Melanopsin ganglion cells extend dendrites into the outer retina during early postnatal development.

Melanopsin ganglion cells express the photopigment melanopsin and are the first functional photoreceptors to develop in the mammalian retina. They have been shown to play a variety of important roles in visual development and behavior in the early postnatal period (Johnson et al., 2010; Kirkby and Feller, 2013; Rao et al., 2013; Renna et al., 2011). Here, we probed the maturation of the dendritic arbors of melanopsin ganglion cells during this developmental period in mice.

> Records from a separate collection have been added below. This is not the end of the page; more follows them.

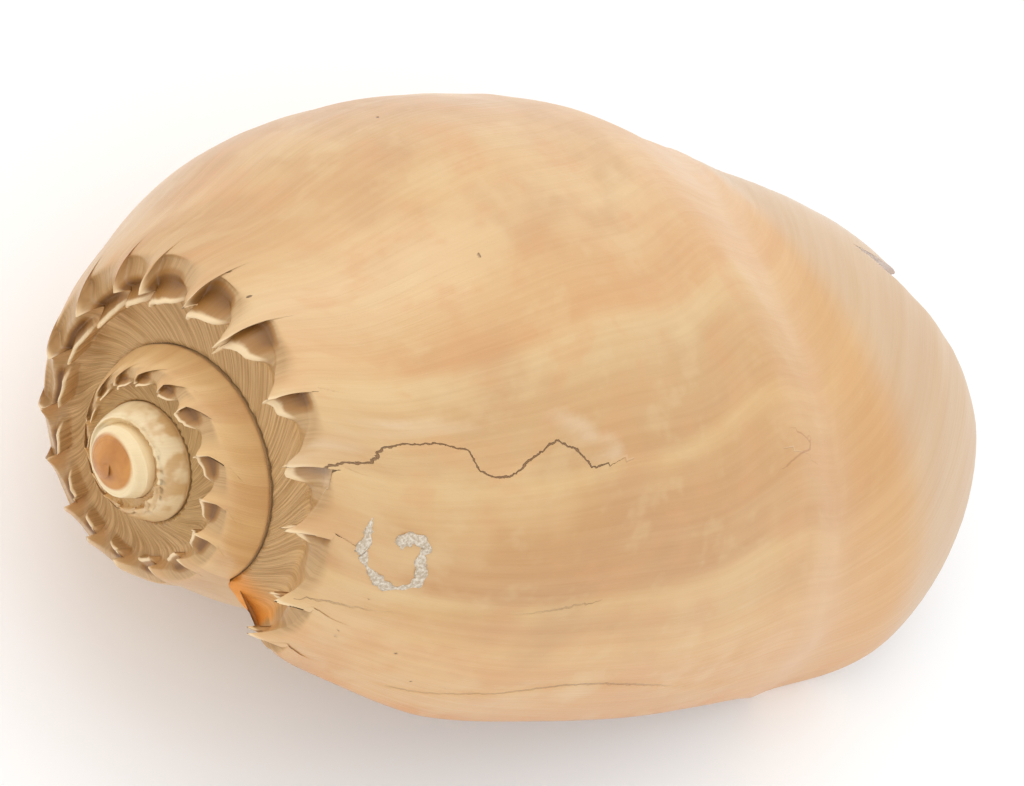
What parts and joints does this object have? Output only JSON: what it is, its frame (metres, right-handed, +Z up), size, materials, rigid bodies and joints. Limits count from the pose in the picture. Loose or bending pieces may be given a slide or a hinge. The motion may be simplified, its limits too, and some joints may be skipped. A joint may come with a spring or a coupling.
{
  "type": "melon shell",
  "caption": "Large inflated sea snail shell with a low spire, a crown of hollow shoulder spines and a wide aperture, resting aperture down.",
  "frame": {"origin": "middle of the bounding box in plan, on the plane that the shell rests on", "axes": "+X from the spire towards the front end of the shell, +Y away from the outer lip, +Z up with the aperture facing down"},
  "size_m": [0.2515, 0.1726, 0.1354],
  "materials": {
    "shell_surface": "satin glossy natural shell, cream and orange growth bands"
  },
  "bodies": {
    "root": {"shell": "shell_surface"}
  },
  "joints": []
}
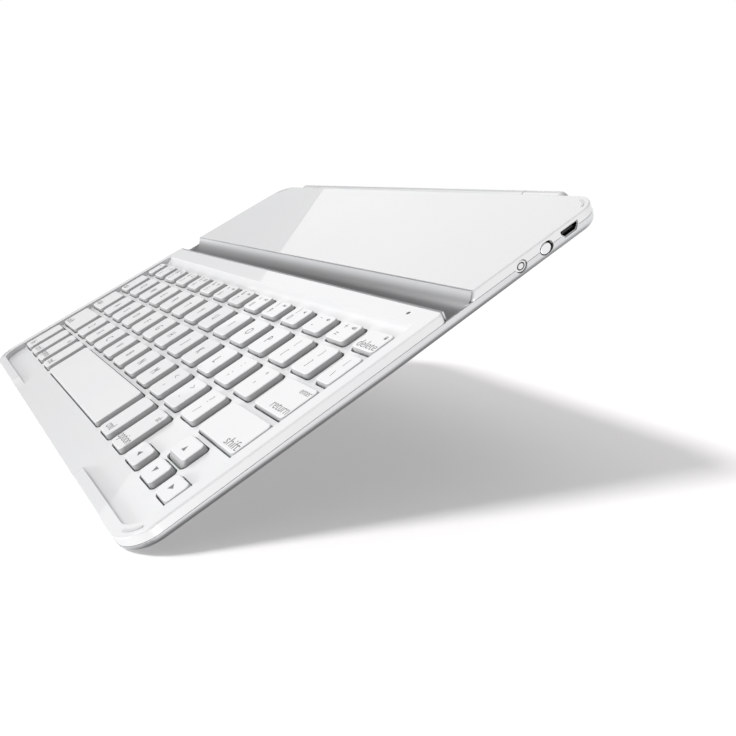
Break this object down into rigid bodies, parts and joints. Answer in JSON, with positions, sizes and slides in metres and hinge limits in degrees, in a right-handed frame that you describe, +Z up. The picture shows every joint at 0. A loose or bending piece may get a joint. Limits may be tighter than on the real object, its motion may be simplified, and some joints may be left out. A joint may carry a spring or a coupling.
{
  "type": "tablet keyboard case",
  "caption": "Slim tablet cover with a built-in keyboard: silver tray, white decks, a full-width slot that props the tablet up, and a magnetic hinge bar.",
  "frame": {"origin": "centre of the flat underside", "axes": "+X to the user's right, +Y from the user towards the hinge, +Z up out of the keys"},
  "size_m": [0.2414, 0.1912, 0.0076],
  "materials": {
    "gloss_white": "glossy white moulding",
    "key_white": "satin white key caps with grey legends",
    "shell_metal": "fine bead-blasted aluminium",
    "liner_metal": "satin silver",
    "steel": "bare steel",
    "magnet": "nickel plated",
    "film": "printed film",
    "silicone": "soft translucent white",
    "bumper_grey": "soft light grey",
    "black_plastic": "moulded black",
    "cell_wrap": "laminate pouch",
    "board_green": "solder resist",
    "lens_grey": "smoked lens",
    "link_plastic": "natural plastic"
  },
  "bodies": {
    "case": {"battery_cells": "cell_wrap", "bottom_shell": "shell_metal", "connect_switch": "black_plastic", "corner_bumpers": "bumper_grey", "front_cover": "gloss_white", "hinge_knuckles": "gloss_white", "hinge_pins": "steel", "key_domes": "silicone", "key_membrane": "film", "key_plate": "steel", "main_board": "board_green", "power_switch": "black_plastic", "rear_cover": "gloss_white", "scissor_links": "link_plastic", "slot_liner": "liner_metal", "slot_magnets": "magnet", "status_light": "lens_grey", "usb_socket": "steel", "usb_tongue": "black_plastic"},
    "arrow_keys_body": {"arrow_keys": "key_white"},
    "key_a_body": {"key_a": "key_white"},
    "key_b_body": {"key_b": "key_white"},
    "key_c_body": {"key_c": "key_white"},
    "key_caps_body": {"key_caps": "key_white"},
    "key_d_body": {"key_d": "key_white"},
    "key_delete_body": {"key_delete": "key_white"},
    "key_e_body": {"key_e": "key_white"},
    "key_f_body": {"key_f": "key_white"},
    "key_g_body": {"key_g": "key_white"},
    "key_h_body": {"key_h": "key_white"},
    "key_i_body": {"key_i": "key_white"},
    "key_j_body": {"key_j": "key_white"},
    "key_k_body": {"key_k": "key_white"},
    "key_l_body": {"key_l": "key_white"},
    "key_m_body": {"key_m": "key_white"},
    "key_n_body": {"key_n": "key_white"},
    "key_o_body": {"key_o": "key_white"},
    "key_p_body": {"key_p": "key_white"},
    "key_q_body": {"key_q": "key_white"},
    "key_r_body": {"key_r": "key_white"},
    "key_return_body": {"key_return": "key_white"},
    "key_s_body": {"key_s": "key_white"},
    "key_shift_left_body": {"key_shift_left": "key_white"},
    "key_shift_right_body": {"key_shift_right": "key_white"},
    "key_space_body": {"key_space": "key_white"},
    "key_t_body": {"key_t": "key_white"},
    "key_tab_body": {"key_tab": "key_white"},
    "key_u_body": {"key_u": "key_white"},
    "key_v_body": {"key_v": "key_white"},
    "key_w_body": {"key_w": "key_white"},
    "key_x_body": {"key_x": "key_white"},
    "key_y_body": {"key_y": "key_white"},
    "key_z_body": {"key_z": "key_white"},
    "modifier_keys_body": {"modifier_keys": "key_white"},
    "number_keys_body": {"number_keys": "key_white"},
    "punctuation_keys_body": {"punctuation_keys": "key_white"},
    "connect_button_body": {"connect_button": "gloss_white"},
    "power_knob_body": {"power_knob": "shell_metal"},
    "hinge_bar_body": {"hinge_bar": "gloss_white", "hinge_magnets": "magnet"}
  },
  "joints": [
    {"name": "arrow_keys_press", "type": "slide", "parent": "case", "child": "arrow_keys_body", "axis": [0, 0, -1], "range_m": [0, 0.0012], "stiffness_N_per_m": 1000, "springref_m": -0.0008},
    {"name": "a_press", "type": "slide", "parent": "case", "child": "key_a_body", "axis": [0, 0, -1], "range_m": [0, 0.0012], "stiffness_N_per_m": 250, "springref_m": -0.0008},
    {"name": "b_press", "type": "slide", "parent": "case", "child": "key_b_body", "axis": [0, 0, -1], "range_m": [0, 0.0012], "stiffness_N_per_m": 250, "springref_m": -0.0008},
    {"name": "c_press", "type": "slide", "parent": "case", "child": "key_c_body", "axis": [0, 0, -1], "range_m": [0, 0.0012], "stiffness_N_per_m": 250, "springref_m": -0.0008},
    {"name": "caps_press", "type": "slide", "parent": "case", "child": "key_caps_body", "axis": [0, 0, -1], "range_m": [0, 0.0012], "stiffness_N_per_m": 250, "springref_m": -0.0008},
    {"name": "d_press", "type": "slide", "parent": "case", "child": "key_d_body", "axis": [0, 0, -1], "range_m": [0, 0.0012], "stiffness_N_per_m": 250, "springref_m": -0.0008},
    {"name": "delete_press", "type": "slide", "parent": "case", "child": "key_delete_body", "axis": [0, 0, -1], "range_m": [0, 0.0012], "stiffness_N_per_m": 250, "springref_m": -0.0008},
    {"name": "e_press", "type": "slide", "parent": "case", "child": "key_e_body", "axis": [0, 0, -1], "range_m": [0, 0.0012], "stiffness_N_per_m": 250, "springref_m": -0.0008},
    {"name": "f_press", "type": "slide", "parent": "case", "child": "key_f_body", "axis": [0, 0, -1], "range_m": [0, 0.0012], "stiffness_N_per_m": 250, "springref_m": -0.0008},
    {"name": "g_press", "type": "slide", "parent": "case", "child": "key_g_body", "axis": [0, 0, -1], "range_m": [0, 0.0012], "stiffness_N_per_m": 250, "springref_m": -0.0008},
    {"name": "h_press", "type": "slide", "parent": "case", "child": "key_h_body", "axis": [0, 0, -1], "range_m": [0, 0.0012], "stiffness_N_per_m": 250, "springref_m": -0.0008},
    {"name": "i_press", "type": "slide", "parent": "case", "child": "key_i_body", "axis": [0, 0, -1], "range_m": [0, 0.0012], "stiffness_N_per_m": 250, "springref_m": -0.0008},
    {"name": "j_press", "type": "slide", "parent": "case", "child": "key_j_body", "axis": [0, 0, -1], "range_m": [0, 0.0012], "stiffness_N_per_m": 250, "springref_m": -0.0008},
    {"name": "k_press", "type": "slide", "parent": "case", "child": "key_k_body", "axis": [0, 0, -1], "range_m": [0, 0.0012], "stiffness_N_per_m": 250, "springref_m": -0.0008},
    {"name": "l_press", "type": "slide", "parent": "case", "child": "key_l_body", "axis": [0, 0, -1], "range_m": [0, 0.0012], "stiffness_N_per_m": 250, "springref_m": -0.0008},
    {"name": "m_press", "type": "slide", "parent": "case", "child": "key_m_body", "axis": [0, 0, -1], "range_m": [0, 0.0012], "stiffness_N_per_m": 250, "springref_m": -0.0008},
    {"name": "n_press", "type": "slide", "parent": "case", "child": "key_n_body", "axis": [0, 0, -1], "range_m": [0, 0.0012], "stiffness_N_per_m": 250, "springref_m": -0.0008},
    {"name": "o_press", "type": "slide", "parent": "case", "child": "key_o_body", "axis": [0, 0, -1], "range_m": [0, 0.0012], "stiffness_N_per_m": 250, "springref_m": -0.0008},
    {"name": "p_press", "type": "slide", "parent": "case", "child": "key_p_body", "axis": [0, 0, -1], "range_m": [0, 0.0012], "stiffness_N_per_m": 250, "springref_m": -0.0008},
    {"name": "q_press", "type": "slide", "parent": "case", "child": "key_q_body", "axis": [0, 0, -1], "range_m": [0, 0.0012], "stiffness_N_per_m": 250, "springref_m": -0.0008},
    {"name": "r_press", "type": "slide", "parent": "case", "child": "key_r_body", "axis": [0, 0, -1], "range_m": [0, 0.0012], "stiffness_N_per_m": 250, "springref_m": -0.0008},
    {"name": "return_press", "type": "slide", "parent": "case", "child": "key_return_body", "axis": [0, 0, -1], "range_m": [0, 0.0012], "stiffness_N_per_m": 250, "springref_m": -0.0008},
    {"name": "s_press", "type": "slide", "parent": "case", "child": "key_s_body", "axis": [0, 0, -1], "range_m": [0, 0.0012], "stiffness_N_per_m": 250, "springref_m": -0.0008},
    {"name": "shift_left_press", "type": "slide", "parent": "case", "child": "key_shift_left_body", "axis": [0, 0, -1], "range_m": [0, 0.0012], "stiffness_N_per_m": 250, "springref_m": -0.0008},
    {"name": "shift_right_press", "type": "slide", "parent": "case", "child": "key_shift_right_body", "axis": [0, 0, -1], "range_m": [0, 0.0012], "stiffness_N_per_m": 250, "springref_m": -0.0008},
    {"name": "space_press", "type": "slide", "parent": "case", "child": "key_space_body", "axis": [0, 0, -1], "range_m": [0, 0.0012], "stiffness_N_per_m": 325, "springref_m": -0.0008},
    {"name": "t_press", "type": "slide", "parent": "case", "child": "key_t_body", "axis": [0, 0, -1], "range_m": [0, 0.0012], "stiffness_N_per_m": 250, "springref_m": -0.0008},
    {"name": "tab_press", "type": "slide", "parent": "case", "child": "key_tab_body", "axis": [0, 0, -1], "range_m": [0, 0.0012], "stiffness_N_per_m": 250, "springref_m": -0.0008},
    {"name": "u_press", "type": "slide", "parent": "case", "child": "key_u_body", "axis": [0, 0, -1], "range_m": [0, 0.0012], "stiffness_N_per_m": 250, "springref_m": -0.0008},
    {"name": "v_press", "type": "slide", "parent": "case", "child": "key_v_body", "axis": [0, 0, -1], "range_m": [0, 0.0012], "stiffness_N_per_m": 250, "springref_m": -0.0008},
    {"name": "w_press", "type": "slide", "parent": "case", "child": "key_w_body", "axis": [0, 0, -1], "range_m": [0, 0.0012], "stiffness_N_per_m": 250, "springref_m": -0.0008},
    {"name": "x_press", "type": "slide", "parent": "case", "child": "key_x_body", "axis": [0, 0, -1], "range_m": [0, 0.0012], "stiffness_N_per_m": 250, "springref_m": -0.0008},
    {"name": "y_press", "type": "slide", "parent": "case", "child": "key_y_body", "axis": [0, 0, -1], "range_m": [0, 0.0012], "stiffness_N_per_m": 250, "springref_m": -0.0008},
    {"name": "z_press", "type": "slide", "parent": "case", "child": "key_z_body", "axis": [0, 0, -1], "range_m": [0, 0.0012], "stiffness_N_per_m": 250, "springref_m": -0.0008},
    {"name": "modifier_keys_press", "type": "slide", "parent": "case", "child": "modifier_keys_body", "axis": [0, 0, -1], "range_m": [0, 0.0012], "stiffness_N_per_m": 1500, "springref_m": -0.0008},
    {"name": "number_keys_press", "type": "slide", "parent": "case", "child": "number_keys_body", "axis": [0, 0, -1], "range_m": [0, 0.0012], "stiffness_N_per_m": 3250, "springref_m": -0.0008},
    {"name": "punctuation_keys_press", "type": "slide", "parent": "case", "child": "punctuation_keys_body", "axis": [0, 0, -1], "range_m": [0, 0.0012], "stiffness_N_per_m": 2000, "springref_m": -0.0008},
    {"name": "connect_press", "type": "slide", "parent": "case", "child": "connect_button_body", "axis": [-1, 0, 0], "range_m": [0, 0.0004], "stiffness_N_per_m": 1500, "springref_m": -0.0004},
    {"name": "power_slide", "type": "slide", "parent": "case", "child": "power_knob_body", "axis": [0, 1, 0], "range_m": [0, 0.001]},
    {"name": "hinge_turn", "type": "hinge", "parent": "case", "child": "hinge_bar_body", "pos_m": [0, 0.095, 0.0042], "axis": [1, 0, 0], "range_deg": [0, 110]}
  ]
}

We found that some melanopsin ganglion cells (mainly the M1-subtype) transiently extend their dendrites not only into the inner plexiform layer (where they receive synaptic inputs from bipolar and amacrine cells) but also into the outer plexiform layer, where in mature retina, rod and cone photoreceptors are thought to contact only bipolar and horizontal cells. Thus, some immature melanopsin ganglion cells are biplexiform. This feature is much less common although still present in the mature retina. It reaches peak incidence 8-12 days after birth, before the eyes open and bipolar cells are sufficiently mature to link rods and cones to ganglion cells. At this age, some outer dendrites of melanopsin ganglion cells lie in close apposition to the axon terminals of cone photoreceptors and express a postsynaptic marker of glutamatergic transmission, postsynaptic density-95 protein (PSD-95). These findings raise the possibility of direct, monosynaptic connections between cones and melanopsin ganglion cells in the early postnatal retina. We provide a detailed description of the developmental profile of these processes and consider their possible functional and evolutionary significance.